_Given material_
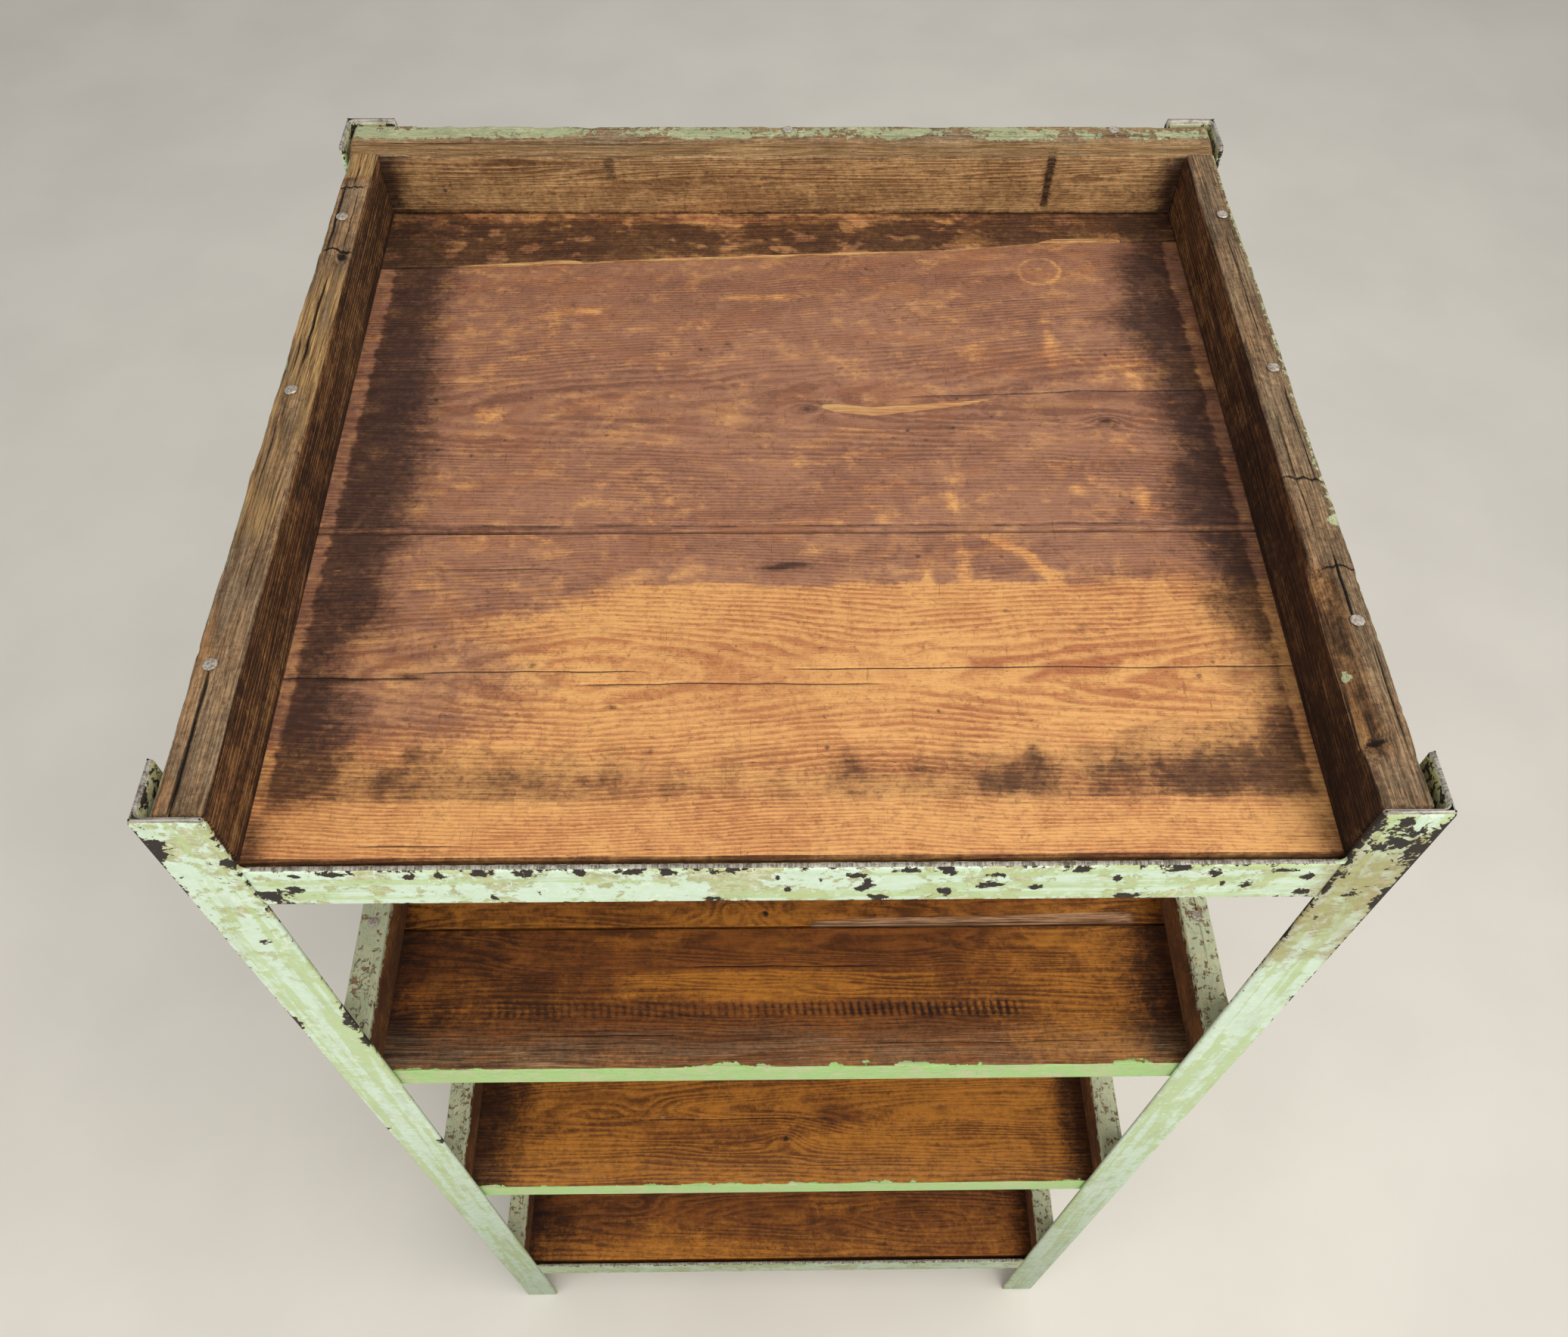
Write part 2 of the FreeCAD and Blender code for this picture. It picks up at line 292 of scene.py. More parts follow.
class Value:
    """A number in a material's node tree, which takes part in arithmetic."""

    def __init__(self, tree, socket):
        self.tree, self.socket = tree, socket

    def math(self, operation, *others):
        node = self.tree.nodes.new("ShaderNodeMath")
        node.operation = operation
        for slot, item in zip(node.inputs, (self, *others)):
            connect(self.tree, item, slot)
        return Value(self.tree, node.outputs[0])

    def __add__(self, other):
        return self.math("ADD", other)

    def __sub__(self, other):
        return self.math("SUBTRACT", other)

    def __mul__(self, other):
        return self.math("MULTIPLY", other)

    def most(self, other):
        return self.math("MAXIMUM", other)

    def fraction(self):
        return self.math("FRACT")

    def swing(self, amount):
        """The difference from the middle value 0.5, times the amount."""
        return (self - 0.5) * amount

    def step(self, low, high, start=0.0, end=1.0):
        """Smooth step from start at low to end at high."""
        node = self.tree.nodes.new("ShaderNodeMapRange")
        node.interpolation_type = "SMOOTHSTEP"
        for slot, item in zip(node.inputs, (self, low, high, start, end)):
            connect(self.tree, item, slot)
        return Value(self.tree, node.outputs[0])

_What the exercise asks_
Return exactly, please, the lines of the material from the first one down to and including the line where "return (self - 0.5) * amount" appears.

_Written response_
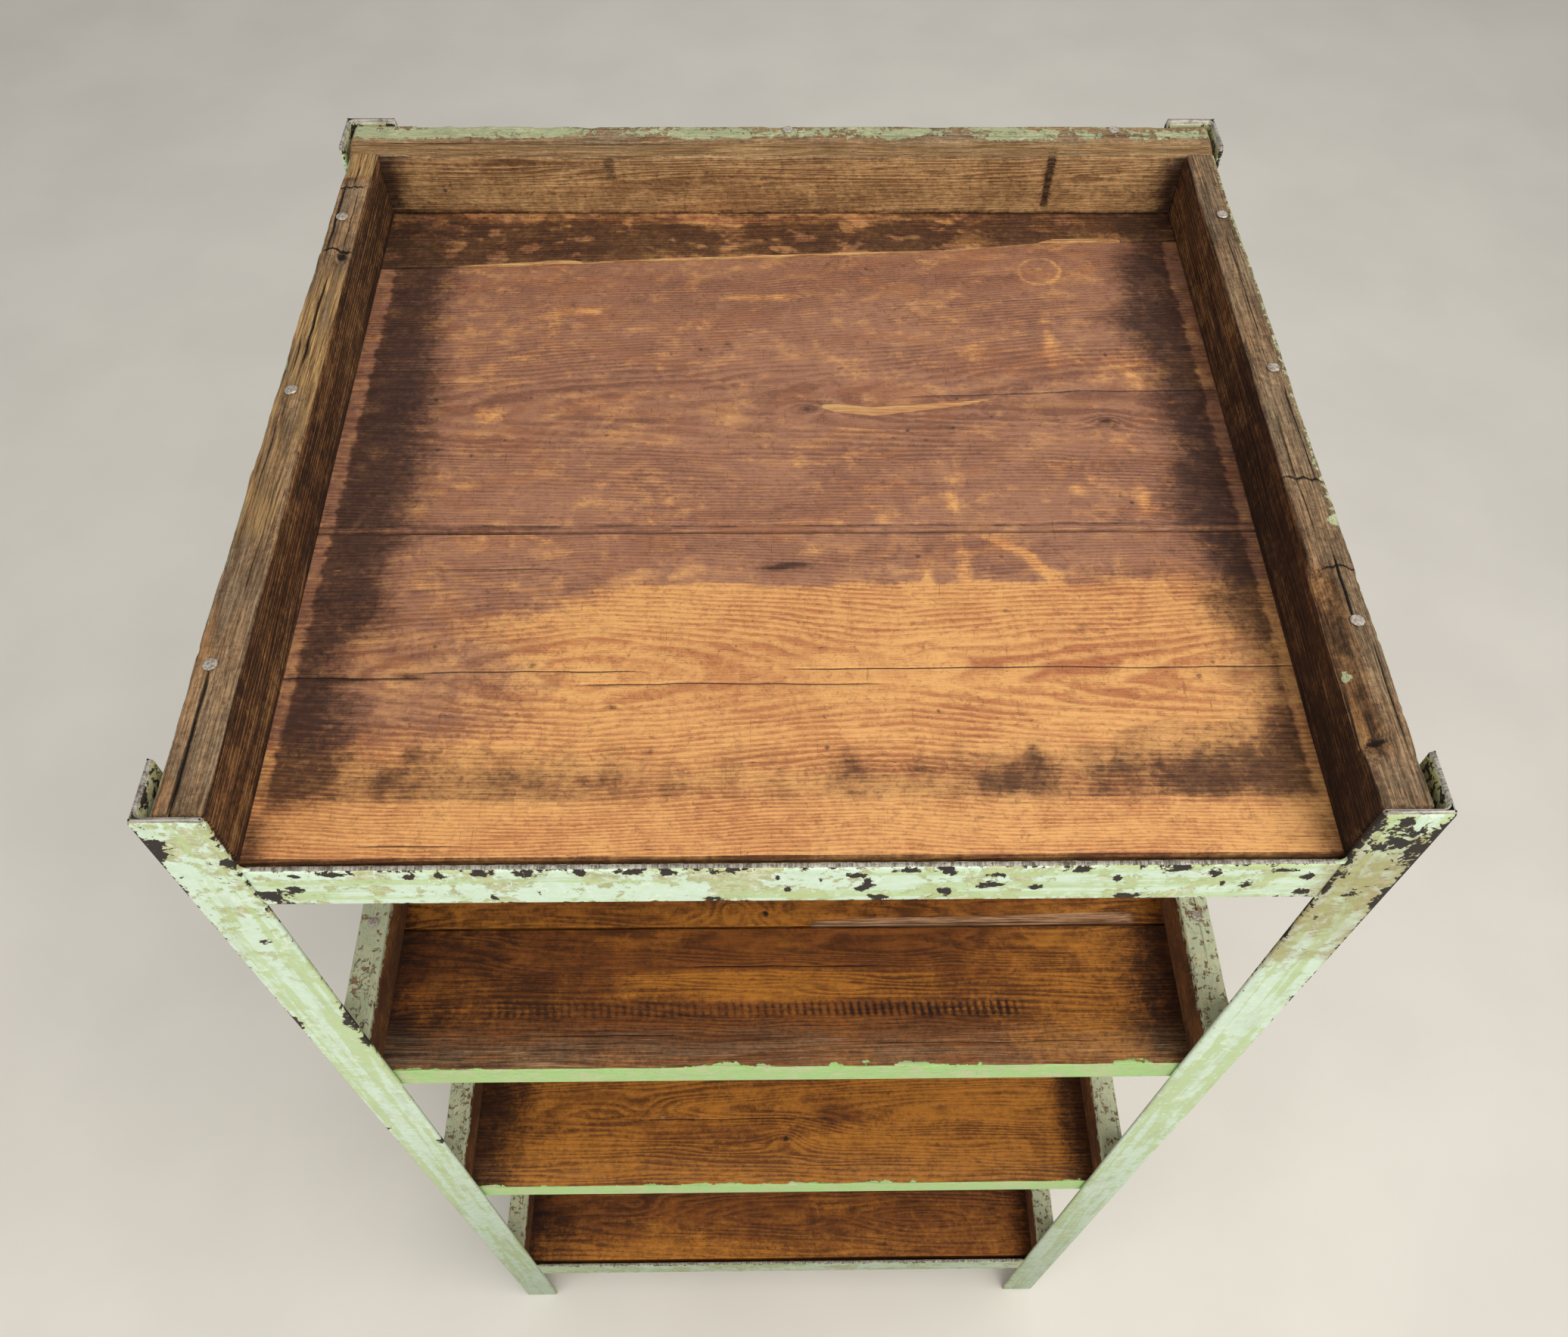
Write part 2 of the FreeCAD and Blender code for this picture. It picks up at line 292 of scene.py. More parts follow.
class Value:
    """A number in a material's node tree, which takes part in arithmetic."""

    def __init__(self, tree, socket):
        self.tree, self.socket = tree, socket

    def math(self, operation, *others):
        node = self.tree.nodes.new("ShaderNodeMath")
        node.operation = operation
        for slot, item in zip(node.inputs, (self, *others)):
            connect(self.tree, item, slot)
        return Value(self.tree, node.outputs[0])

    def __add__(self, other):
        return self.math("ADD", other)

    def __sub__(self, other):
        return self.math("SUBTRACT", other)

    def __mul__(self, other):
        return self.math("MULTIPLY", other)

    def most(self, other):
        return self.math("MAXIMUM", other)

    def fraction(self):
        return self.math("FRACT")

    def swing(self, amount):
        """The difference from the middle value 0.5, times the amount."""
        return (self - 0.5) * amount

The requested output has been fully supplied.